Percy Hetherington Fitzgerald’s statue of James Boswell (1740-1795), the biographer of Samuel Johnson, in the Market Square in Lichfield (Photograph: Patrick Comerford)
Patrick Comerford
This morning [26 February 2023] is the First Sunday in Lent, and later this morning I hope to be present at the Parish Eucharist in Holy Trinity Church, Wolverton.
During Lent this year, I am taking time each morning to reflect on words from Samuel Johnson (1709-1784), the Lichfield lexicographer and writer who compiled the first authoritative English-language dictionary.
In the days leading up to Lent last week, I quoted from poems by John Keble and Christina Rosetti on love.

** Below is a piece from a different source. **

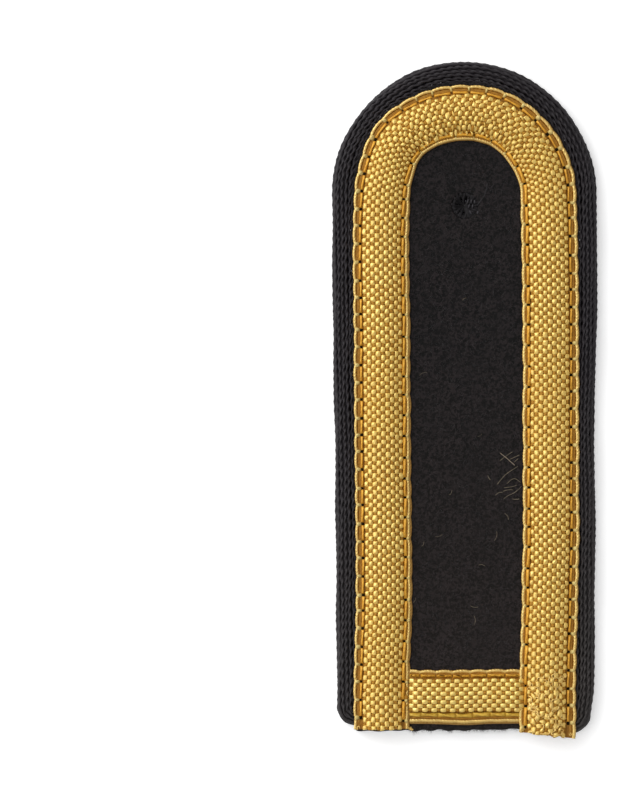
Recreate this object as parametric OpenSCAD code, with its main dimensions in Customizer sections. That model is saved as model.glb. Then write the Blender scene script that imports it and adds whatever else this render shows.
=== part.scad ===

Johnson wrote in the Rambler on 4 January 1752: ‘It is always necessary to be loved, but not always necessary to be reverenced.’
In his biography of Johnson, Boswell recalled the following conversation:
I regretted that I had lost much of my disposition to admire, which people generally do as they advance in life.
Johnson: ‘Sir, as a man advances in life, he gets what is better than admiration – judgement, to estimate things at their true value.’
I still insisted that admiration was more pleasing than judgment, as love is more pleasing than friendship. The feeling of friendship is like that of being comfortably filled with roast beef; love, like being enlivened with champagne.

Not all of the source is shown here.